◆ Work required
Below are records; reproduce exactly the lines from the one that has "Write the FreeCAD" through the one that has "import Sketcher", ends included, and nothing more.

—————

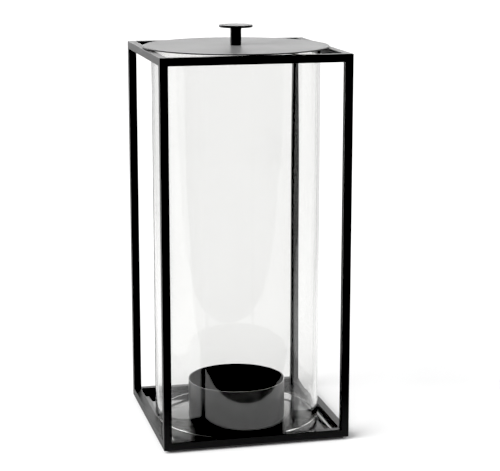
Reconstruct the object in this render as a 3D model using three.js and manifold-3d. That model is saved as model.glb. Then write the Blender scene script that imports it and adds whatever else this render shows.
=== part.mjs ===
// A candle lantern: a square frame of black bars round a clear glass cylinder, with a loose
// round lid on the glass and a low steel cup for the candle on the base.
// Millimetres, +Z up. The origin is the middle of the footprint, on the surface it stands on.
import * as THREE from "three";
import { mergeVertices } from "three/addons/utils/BufferGeometryUtils.js";
import Module from "manifold-3d";

const wasm = await Module();
wasm.setup();

// ---------------------------------------------------------------- driving dimensions

// Frame
const frameWidth = 240; // outside of the bars, left to right
const frameDepth = 240; // outside of the bars, front to back
const frameHeight = 490; // underside of the bottom rails to the top of the top rails
const barSize = 10; // square bars
const barChamfer = 0.5; // coated edges of the bars

// Base
const padDiameter = 20;
const padThickness = 1;
const padEdgeRound = 0.2;
const padInset = 30; // plate's edge to the middle of a pad
const plateThickness = 3;
const plateInset = 5; // how far the plate's edge lies inside the frame's outside
const ledgeHeight = 4; // flat bars along the inside of the bottom rails, which the glass stands on
const glassSeat = 6; // how far the ledge reaches in under the glass

// Glass
const glassClearance = 2; // glass to the nearest rail, on each side
const glassWall = 4; // its rims are rounded over the whole wall
const glassProud = 0.8; // glass above the top rails

// Lid
const lidInset = 1; // lid's edge inside the frame's outside
const lidThickness = 1.5;
const lidEdgeRound = 0.3;
const tabCount = 3; // the first one is at the back
const tabWidth = 14;
const tabDepth = 2.5; // how far each tab reaches down into the glass
const tabThickness = 1.5;
const tabClearance = 1.5; // tab to the inside of the glass

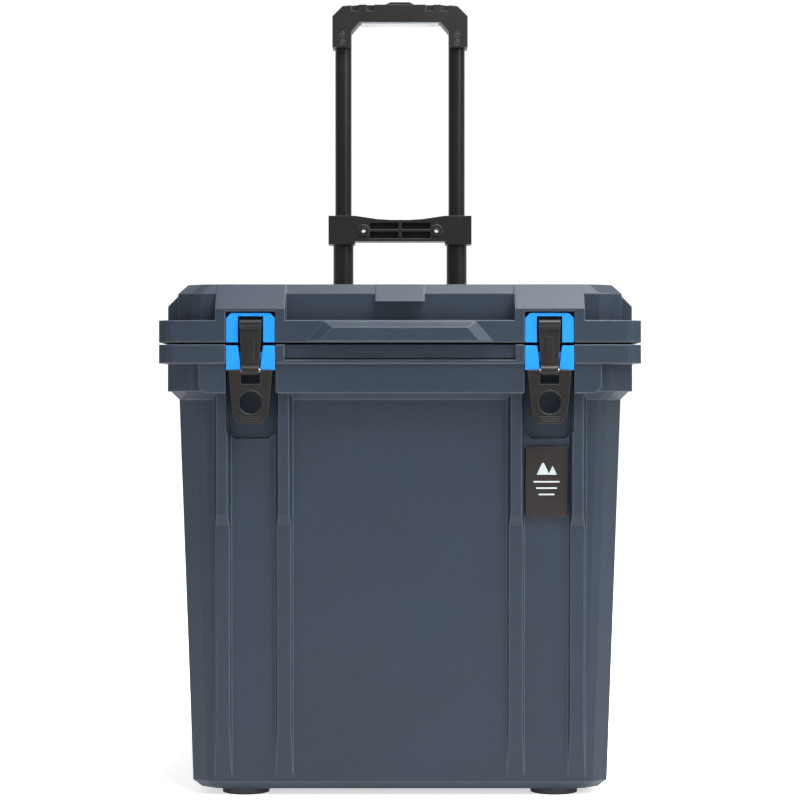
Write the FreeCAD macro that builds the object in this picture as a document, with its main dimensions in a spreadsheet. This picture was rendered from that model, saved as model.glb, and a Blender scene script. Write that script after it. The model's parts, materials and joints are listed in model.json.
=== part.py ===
"""Hard cooler on wheels: latched lid, moulded body, two wheels and a telescoping pull handle.

Frame: +Z up, -Y is the front with the latches, +X is the right-hand side seen from the front.
The origin lies on the ground, at the middle of the width and of the overall depth.
"""
import FreeCAD, Part
import os
import Sketcher

# Driving dimensions, in millimetres and degrees.
SIZES = {
    # box
    "rim_half_w": 242.0, "lid_depth": 352.0, "rim_top": 457.0, "rim_tall": 18.8,
    "collar_tall": 28.2, "collar_in": 7.5, "collar_bevel": 8.0, "hull_in": 17.0, "draft": 0.0332,
    "hull_facet": 15.0, "hull_blend": 9.0, "rim_facet": 9.0, "rim_blend": 5.0,
    "bottom_bevel": 8.0, "foot_tall": 6.5, "bottom_wall": 7.5, "shell_wall": 4.0,
    "band_half_w": 202.0, "band_tall": 33.0, "band_back": 2.0, "band_end": 6.0,
    "strip_half_w": 116.0, "strip_tall": 13.0, "strip_deep": 4.0, "groove_tall": 2.3,
    "rib_inner_x": 117.0, "rib_outer_x": 179.0, "rib_half_w": 9.5, "rib_top_half_w": 5.5,
    "rib_tall": 9.0, "rib_step": 4.5, "rib_step_z": 285.0, "rib_step_run": 10.0,
    "rib_end_z": 19.0, "rib_end_run": 46.0,
    # inside
    "inner_half_w": 204.0, "inner_front": 42.0, "inner_rear": 36.0, "inner_floor": 45.0,
    "inner_taper": 10.0, "inner_corner": 14.0, "foam_corner": 22.0,
    "liner_wall": 3.0, "foam_front": 28.0, "foam_front_low": 34.5,
    # spine behind the body
    "spine_half_w": 92.0, "spine_back": 424.0, "spine_drop": 52.0, "spine_low": 20.0,
    "spine_wall": 8.0, "spine_cut": 20.0,
    # lid
    "seam": 2.1, "flange_tall": 22.2, "block_in": 17.0, "block_tall": 27.7, "top_bevel": 9.5,
    "tower_inner_x": 115.0, "tower_outer_x": 185.0, "tower_face_tall": 11.9, "tower_deep": 40.0,
    "side_tower_face_tall": 17.7, "side_tower_start": 100.0, "side_tower_long": 152.0,
    "tab_half_w": 24.6, "tab_tall": 18.0, "tab_thick": 7.0,
    "lip_proud": 7.5, "lip_top_half_w": 77.0, "lip_low_half_w": 94.8, "lip_front_top_half_w": 67.4,
    "lip_front_low_half_w": 79.5, "lip_tall": 20.3, "lip_front_tall": 13.5,
    "lid_wall": 6.0, "lid_roof": 6.5, "lid_pan": 3.9, "plug_gap": 3.0, "plug_tall": 17.0,
    "seal_wide": 8.0, "seal_gap": 0.1,
    # hinge
    "hinge_x": 130.0, "hinge_back": 8.5, "hinge_up": 1.0, "knuckle_r": 7.0, "knuckle_half": 12.0,
    "knuckle_long": 14.0, "knuckle_gap": 0.4, "hinge_pin_r": 3.0,
    # latches
    "latch_x": 149.6, "recess_half_w": 25.0, "recess_deep": 24.0, "recess_low": 95.0,
    "recess_cut": 8.0, "lid_recess_deep": 14.0, "lid_recess_tall": 31.1,
    "blue_half_w": 24.4, "keeper_front": 1.0, "keeper_tall": 29.4, "keeper_cut": 5.0,
    "keeper_bar": 3.1, "window_half_w": 12.7,
    "pivot_back": 8.0, "pivot_down": 12.0, "pivot_r": 2.5, "hub_r": 5.0, "pivot_end": 4.0,
    "cheek_top": 1.0, "cheek_low": 25.5, "cheek_inner_low": 9.6,
    "lever_tall": 53.8, "lever_half_w": 22.0, "lever_low_half_w": 17.5, "lever_tip_half_w": 10.8,
    "lever_tip_tall": 8.4, "lever_front": -1.0, "lever_thick": 11.0, "slot_half_w": 9.6,
    "slot_tall": 14.0, "finger_r": 11.2, "finger_up": 21.1,
    "link_pin_back": 2.0, "link_pin_down": 26.0, "link_pin_r": 2.0, "link_pin_half": 18.0,
    "link_half_w": 8.8, "link_top_half_w": 10.8, "link_long": 46.5, "link_barrel_r": 5.25,
    "link_top_barrel_r": 4.5, "link_front": -1.0, "link_thick": 3.5,
    # badge
    "badge_x": 147.65, "badge_half_w": 21.9, "badge_low": 283.5, "badge_tall": 71.2,
    "badge_thick": 3.0, "badge_cut": 4.0,
    # feet and wheels
    "foot_x": 158.0, "foot_back": 64.0, "foot_r": 24.0,
    "foot_screw_r": 2.0, "foot_head_r": 5.0, "foot_head_tall": 3.0, "foot_head_low": 1.5,
    "axle_back": 404.0, "wheel_r": 68.0, "wheel_inner_x": 152.0, "wheel_wide": 46.0,
    "tyre_thick": 12.0, "tyre_edge": 7.0, "axle_r": 6.0, "axle_half": 200.0, "hub_core_r": 17.0,
    "hub_disc": 10.0, "hub_rim": 5.0, "washer_thick": 1.5, "washer_r": 14.0, "sleeve_r": 11.0,
    "sleeve_flange_r": 20.0, "sleeve_flange": 5.0, "cap_r": 15.0, "cap_thick": 3.0,
    # handle
    "handle_back": 441.0, "handle_half_deep": 15.0, "tube_x": 67.4, "outer_tube_r": 14.2,
    "outer_tube_wall": 1.8, "outer_tube_low": 100.0, "outer_tube_above": 27.0,
    "middle_tube_r": 12.0, "middle_tube_wall": 1.8, "middle_tube_low": 255.0,
    "inner_tube_r": 9.75, "inner_tube_wall": 1.5, "inner_tube_low": 461.0,
    "bracket_half_w": 90.0, "bracket_tall": 32.0, "low_bracket_z": 90.0, "high_bracket_drop": 55.0,
    "bracket_screw_x": 38.0, "bracket_screw_r": 2.5, "bracket_head_r": 5.0, "bracket_head": 3.0,
    "bush_r": 16.0, "bush_tall": 13.5, "bush_lip": 3.5,
    "bar_low": 586.0, "bar_tall": 34.0, "bar_half_w": 84.8, "collar_inner_x": 53.5,
    "bar_arch": 3.6, "bar_dip": 4.9, "bar_seat": 20.0, "boss_x": 43.3, "boss_up": 16.4,
    "boss_r": 6.8, "boss_proud": 1.0, "boss_hole_r": 2.5, "cell_deep": 9.0, "cell_inner_x": 1.5,
    "cell_outer_x": 36.0, "cell_edge": 3.4, "cell_rib_half": 1.5,
    "grip_low": 819.7, "grip_tall": 50.6, "grip_half_w": 80.2, "grip_cut": 12.0,
    "grip_end_drop": 1.8, "leg_inner_x": 57.9, "leg_tall": 18.3, "loop_half_w": 48.2,
    "loop_tall": 30.0, "tube_in_grip": 25.3, "grip_screw_x": 68.1, "grip_screw_z": 6.3,
    "grip_screw_step": 8.8, "grip_screw_r": 1.5, "grip_head_r": 3.2, "grip_head": 2.0,
    "notch_tall": 7.4, "notch_deep": 4.0, "notch_wide": 9.0, "notch_a_x": 35.0, "notch_b_x": 53.3,
    "strip_grey_half_w": 46.0, "strip_grey_thick": 3.3, "strip_grey_proud": 2.0,
    "strip_grey_margin": 3.0, "strip_hole_x": 40.0, "strip_hole_r": 2.0,
    "button_half_w": 19.7, "button_top_half_w": 11.4, "button_proud": 3.9, "button_deep": 8.5,
    "button_half_deep": 8.5, "button_well": 16.3,
    # clearances
    "fit": 0.06, "snug": 0.03, "loose": 0.4, "flange_gap": 0.3,
}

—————

◆ Correct output
Write the FreeCAD macro that builds the object in this picture as a document, with its main dimensions in a spreadsheet. This picture was rendered from that model, saved as model.glb, and a Blender scene script. Write that script after it. The model's parts, materials and joints are listed in model.json.
=== part.py ===
"""Hard cooler on wheels: latched lid, moulded body, two wheels and a telescoping pull handle.

Frame: +Z up, -Y is the front with the latches, +X is the right-hand side seen from the front.
The origin lies on the ground, at the middle of the width and of the overall depth.
"""
import FreeCAD, Part
import os
import Sketcher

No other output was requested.